(Rows from a 3D modeling dataset)
_____

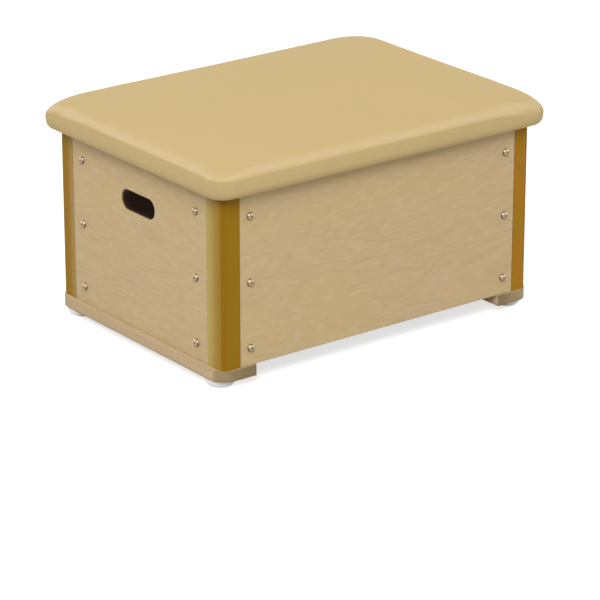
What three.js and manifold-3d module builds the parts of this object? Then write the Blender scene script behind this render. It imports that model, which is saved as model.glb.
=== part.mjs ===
// Vaulting box: a low plywood box on two runners and four feet, under a padded top.
// Millimetres, +Z up. The origin is on the floor under the middle of the box.
// +X runs along the long side. The front is at -Y, the left end at -X.
import * as THREE from 'three';
import { mergeVertices } from 'three/addons/utils/BufferGeometryUtils.js';
import Module from 'manifold-3d';

const wasm = await Module();
wasm.setup();

// Sizes of the body
const bodyLength = 800;
const bodyWidth = 578;
const panelHeight = 370;
const panelThickness = 18;
const panelBevel = 1.2;

// Clearance between glued or screwed pieces, and how far a cutter runs past a face
const joint = 0.3;
const overrun = 2;

// Corner posts: the rounded face seen outside and the wings behind the panels
const postFaceLong = 43;
const postFaceEnd = 52;
const postCornerRadius = 18;
const postEdgeBevel = 1.2;
const wingThickness = 28;
const wingMargin = 18;

// Runners under the end walls
const runnerWidth = 82;
const runnerThickness = 24;
const runnerProudEnd = 9;
const runnerProudSide = 3;
const runnerCornerRadius = 36;
const runnerInnerRadius = 2;
const runnerBevel = 1.5;

// Feet
const footRadius = 31;
const footBaseRadius = 20;
const footHeight = 18;
const footEndMargin = 1;
const footSideInset = 41;
const footRim = 3;
const footSeatDepth = 9;
const footWellClearance = 1.2;

// Hand holes through the end panels
const handHoleLength = 115;
const handHoleHeight = 42;
const handHoleRadius = 20;
const handHoleDrop = 95;

// Cleats inside the panels' top edges
const cleatWidth = 28;
const cleatHeight = 28;

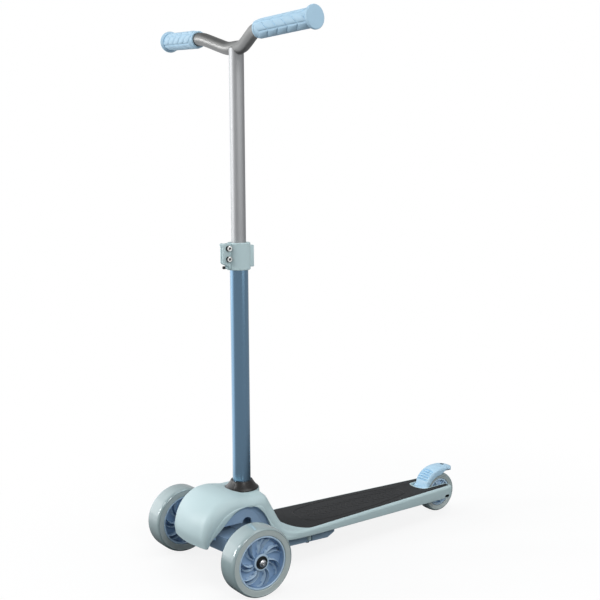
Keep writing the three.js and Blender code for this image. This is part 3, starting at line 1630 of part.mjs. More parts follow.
const rearWheel = group(deck);
const rearFinishes = { rear_tyre: paleTyre, rear_hub: bluePlastic };
for (const [name, solid] of Object.entries(rearWheelPieces())) {
  addPiece(rearWheel, name, solid, rearFinishes[name] ?? darkSteel);
}

const brake = group(deck);
addPiece(brake, "brake_fender", brakeFender(), brakeBlue);

// The part's origin is on the ground, under the middle of its length and width.
const part = new THREE.Group();
part.add(scooter);
const bounds = new THREE.Box3().setFromObject(scooter);
scooter.position.y = -(bounds.min.y + bounds.max.y) / 2;

export default part;
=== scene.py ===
"""Looks of a child's three wheel scooter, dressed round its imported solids.

Sizes are millimetres on the drawing: X to the rider's left, Y back from the front axle, Z up from
the ground. Drawing.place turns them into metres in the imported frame.
"""

import logging
import math
from dataclasses import dataclass, field, replace
from enum import Enum
from typing import Any, Callable, Sequence

import bmesh
import bpy
from mathutils import Matrix, Vector


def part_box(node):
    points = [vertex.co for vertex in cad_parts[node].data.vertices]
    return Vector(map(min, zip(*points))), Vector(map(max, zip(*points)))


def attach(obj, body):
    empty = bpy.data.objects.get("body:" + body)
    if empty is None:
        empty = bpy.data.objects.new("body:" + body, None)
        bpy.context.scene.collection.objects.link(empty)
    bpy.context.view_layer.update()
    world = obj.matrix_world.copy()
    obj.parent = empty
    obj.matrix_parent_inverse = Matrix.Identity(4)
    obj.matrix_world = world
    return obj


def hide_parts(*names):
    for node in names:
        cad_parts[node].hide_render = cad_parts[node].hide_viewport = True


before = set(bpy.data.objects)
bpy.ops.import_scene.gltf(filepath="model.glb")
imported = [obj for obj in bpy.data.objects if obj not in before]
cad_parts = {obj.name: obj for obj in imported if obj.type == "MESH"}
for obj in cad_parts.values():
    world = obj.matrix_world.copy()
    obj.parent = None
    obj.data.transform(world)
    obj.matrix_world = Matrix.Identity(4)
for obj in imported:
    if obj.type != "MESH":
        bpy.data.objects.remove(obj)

LOG = logging.getLogger("scooter")
MM = 0.001
WELD = 2e-6  # metres; points this close are one point
TAU = 2 * math.pi

Point = tuple[float, float, float]
Flat = tuple[float, float]
Piece = bpy.types.Object
Mesh = bpy.types.Mesh
Material = bpy.types.Material
Socket = bpy.types.NodeSocket

# Places that several parts share, in millimetres on the drawing; a pair is Y and Z.
COLUMN_Y = 53.7
COLUMN_SEAT = 141.0
REAR_AXLE: Flat = (527.0, 40.0)
BRAKE_HINGE: Flat = (482.5, 50.0)


class Axis(Enum):
    """Axis that a shape is turned about or drawn along."""

    X = 0
    Y = 1
    Z = 2

    def put(self, flat: Flat, along: float) -> Point:
        """Place of a flat point, whose two numbers are the other axes in order."""
        return (*flat[: self.value], along, *flat[self.value :])


class Ends(Enum):
    """What is done with the first and last ring of a skin."""

    CAPPED = "capped"
    JOINED = "joined"


class Cut(Enum):
    """What a tool does to a body."""

    AWAY = "DIFFERENCE"
    ADD = "UNION"
    KEEP = "INTERSECT"


class Side(Enum):
    """Side of the scooter, as the rider sees it."""

    LEFT = 1
    RIGHT = -1

    @property
    def word(self) -> str:
        """First word of the names of this side's nodes."""
        return self.name.lower()


class Input(Enum):
    """Kinds of input that a recipe takes."""

    NUMBER = "NodeSocketFloat"
    COUNT = "NodeSocketInt"
    PLACE = "NodeSocketVector"
    FINISH = "NodeSocketMaterial"
    SHAPE = "NodeSocketGeometry"


@dataclass(frozen=True)
class Drawing:
    """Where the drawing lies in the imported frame.

    Attributes:
        front_axle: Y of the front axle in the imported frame, in metres.
    """

    front_axle: float

    @classmethod
    def of_frame(cls) -> "Drawing":
        """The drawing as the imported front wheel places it."""
        low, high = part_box("left_tyre")
        return cls((low.y + high.y) / 2)

    def place(self, point: Sequence[float]) -> Vector:
        """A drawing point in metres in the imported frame."""
        return Vector((point[0] * MM, point[1] * MM + self.front_axle, point[2] * MM))


DRAWING = Drawing.of_frame()


def lerp(low: float, high: float, share: float) -> float:
    """Value at a share of the way from low to high."""
    return low + (high - low) * share


def steps(count: int) -> list[float]:
    """Shares from 0 to 1 in that many equal steps."""
    return [k / count for k in range(count + 1)]


def smooth(share: float) -> float:
    """Soft step of a share, held between 0 and 1."""
    held = min(1.0, max(0.0, share))
    return held * held * (3 - 2 * held)


def rows_between(rows: Sequence[Sequence[float]], time: float) -> list[float]:
    """Values of the smooth curve through rows of numbers, as the solids are drawn.

    Args:
        rows: Rows at times 0, 1, 2 and so on.
        time: Place along the rows.

    Returns:
        The row of values at that time.
    """
    after = min(int(time) + 1, len(rows) - 1)
    before = after - 1
    p = time - before
    first, last = before == 0, after == len(rows) - 1
    lead, trail = (-0.5 if first else 0.5), (-0.5 if last else 0.5)
    previous = rows[after] if first else rows[before - 1]
    following = rows[before] if last else rows[after + 1]
    shares = (
        lead * (-(p**3) + 2 * p**2 - p),
        (1 + lead) * p**3 - (1.5 + 2 * lead) * p**2 + (lead - 0.5) * p + 1,
        -(1 + trail) * p**3 + (1.5 + trail) * p**2 + 0.5 * p,
        trail * (p**3 - p**2),
    )
    four = (previous, rows[before], rows[after], following)
    return [sum(s * row[k] for s, row in zip(shares, four)) for k in range(len(rows[0]))]


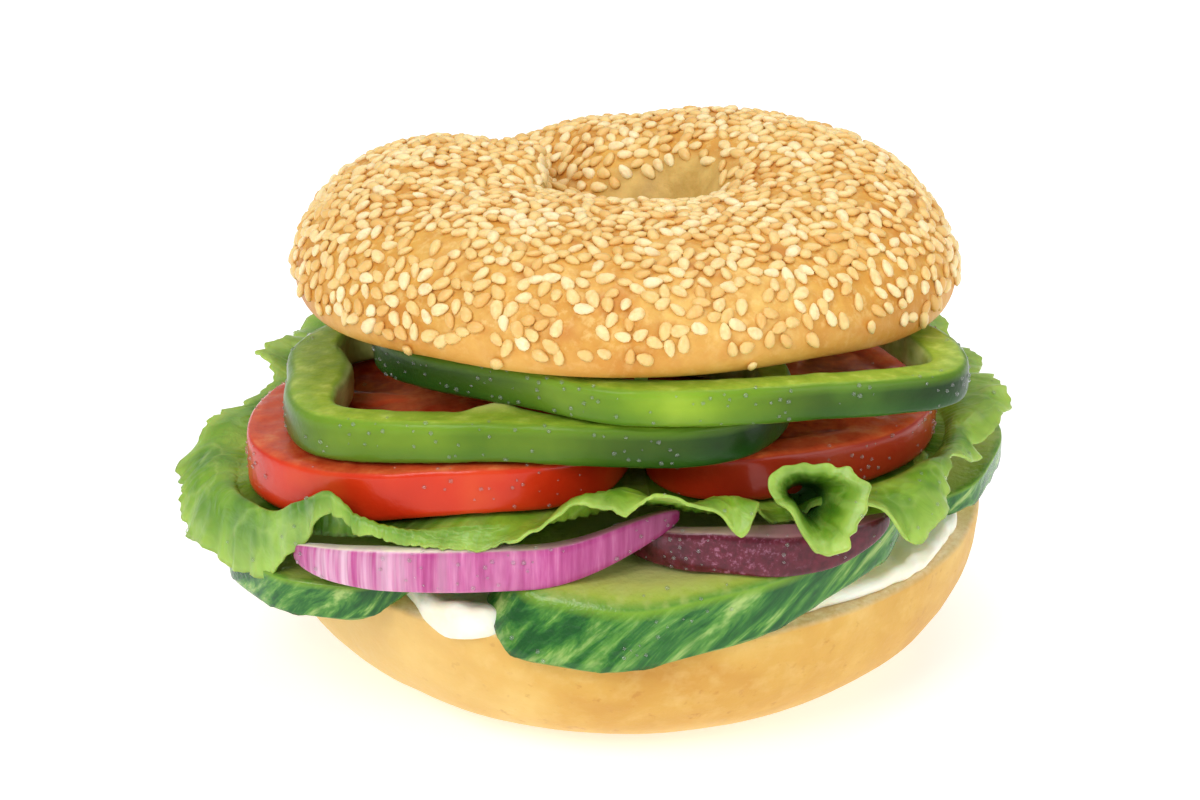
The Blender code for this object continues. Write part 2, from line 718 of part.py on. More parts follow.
def pepper_rule(centre, outline, levels, wall, thick_spots):
    """Rule of a ring of pepper that lies in the stack."""
    def rule(turn, roll):
        point = outline(turn)
        tangent = (outline(turn + 0.02) - outline(turn - 0.02)).normalized()
        outwards = Vector((tangent.y, -tangent.x, 0))
        width = wall + sum(extra * bump(turn, at, spread) for at, spread, extra in thick_spots)
        side = signed_power(math.cos(roll), 0.5)
        inset = width * (side - 1) / 2
        rise = signed_power(math.sin(roll), 0.5) / 2
        x = centre[0] + point.x + outwards.x * inset
        y = centre[1] + point.y + outwards.y * inset
        return Vector((x, y, settle(x, y, levels[0] + (levels[1] - levels[0]) * (rise + 0.5))))
    return rule


def make_peppers(kitchen):
    # Steps round, middle, outline, levels, wall, and where the wall is thicker
    rings = [
        ("pepper_front_left", 32, (-14 * MM, -30 * MM), hand_cut(PEPPER_LEFT_REACH),
         LOWER_PEPPER_LEVELS, WALL, ((166, 34, 4.5 * MM), (256, 20, 2.5 * MM))),
        ("pepper_front_right", 32, (6 * MM, -25 * MM), hand_cut(PEPPER_RIGHT_REACH),
         UPPER_PEPPER_LEVELS, WALL, ((4, 25, 2.0 * MM),)),
        ("pepper_back_lower", 26, (6 * MM, 29 * MM), lobed(42 * MM, 20 * MM, 2.6, 4),
         LOWER_PEPPER_LEVELS, WALL, ((60, 30, 2.0 * MM),)),
        ("pepper_back_upper", 26, (-6 * MM, 32 * MM), lobed(39 * MM, 17 * MM, 2.6, 4),
         UPPER_PEPPER_LEVELS, 5.5 * MM, ((200, 30, 2.0 * MM),)),
    ]
    for name, around, *sizes in rings:
        kitchen.serve(ring_piece(pepper_rule(*sizes), around, 8), name, "pepper")


def build():
    remove_all_objects()
    kitchen = Kitchen()
    make_bagel_bottom(kitchen)
    make_cream(kitchen)
    make_slices(kitchen)
    make_onions(kitchen)
    make_leaf(kitchen)
    make_peppers(kitchen)
    make_bagel_top(kitchen)


build()
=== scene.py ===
"""Looks of the salad sandwich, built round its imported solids."""
import math

import bmesh
import bpy
import numpy as np
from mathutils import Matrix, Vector, noise


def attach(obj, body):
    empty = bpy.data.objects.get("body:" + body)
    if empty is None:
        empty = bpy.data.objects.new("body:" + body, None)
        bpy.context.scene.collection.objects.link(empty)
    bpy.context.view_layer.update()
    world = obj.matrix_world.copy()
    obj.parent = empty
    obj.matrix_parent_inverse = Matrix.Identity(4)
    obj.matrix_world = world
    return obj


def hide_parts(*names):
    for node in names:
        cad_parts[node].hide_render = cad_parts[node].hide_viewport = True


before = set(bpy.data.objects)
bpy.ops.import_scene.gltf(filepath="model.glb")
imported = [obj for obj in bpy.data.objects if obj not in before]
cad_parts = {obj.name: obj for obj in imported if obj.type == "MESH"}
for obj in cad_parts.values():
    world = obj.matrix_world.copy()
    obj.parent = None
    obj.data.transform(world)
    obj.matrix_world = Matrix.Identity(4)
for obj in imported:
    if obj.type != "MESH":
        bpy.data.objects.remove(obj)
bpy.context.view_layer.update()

MM = 0.001

# Sizes of the solids
MIDDLE = Vector((4.7 * MM, 0.6 * MM, 0))
RIM_RADIUS = 58 * MM
BASE_RADIUS = 35 * MM
CUT_HEIGHT = 25 * MM
BOTTOM_HOLE = 11 * MM
WALL_FULLNESS = 2.1
RIM_EDGE = 0.9 * MM
HOLE_EDGE = 1.5 * MM
HOLE_BULGE = 2.4 * MM
TOP_CENTRE = Vector((-0.5 * MM, 0.4 * MM, 62 * MM))
TOP_LEAN = math.radians(5.4)
TOP_RADIUS = 53.5 * MM
CREST_RADIUS = 31 * MM
TOP_HEIGHT = 16.6 * MM
WIDEST_HEIGHT = 3.6 * MM
END_DROOP = 2.2 * MM
DROOP_START = 26 * MM
TOP_HOLE = 10 * MM
TOP_HOLE_SHIFT = (3.3 * MM, 3.5 * MM)
HOLE_LIP = 1.5 * MM
DOME_FULLNESS = 2.02
CREST_SWELLS = ((60, 80, 1.6 * MM), (25, 45, 0.9 * MM), (95, 40, -2.6 * MM),
                (119, 22, -4.3 * MM), (136, 60, -2.2 * MM), (160, 40, 2.0 * MM))
RIM_SWELLS = ((182, 60, -1.3 * MM), (140, 40, 0.5 * MM))
CREST_WAVE = 0.3 * MM
DOUGH_WAVES = ((2, 0.6, 0.006), (5, 1.9, 0.005))
EVEN_BELOW = 8 * MM
FUNNEL_FULLNESS = 2.6
NEAR_FULLNESS = 1.6
STACK_HEIGHT = TOP_CENTRE.z - CUT_HEIGHT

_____

▸ **DIRECTIVE**
In the listing, find every line containing the word "mathutils" and list it.

▸ **WRITTEN ANSWER**
from mathutils import Matrix, Vector
from mathutils import Matrix, Vector, noise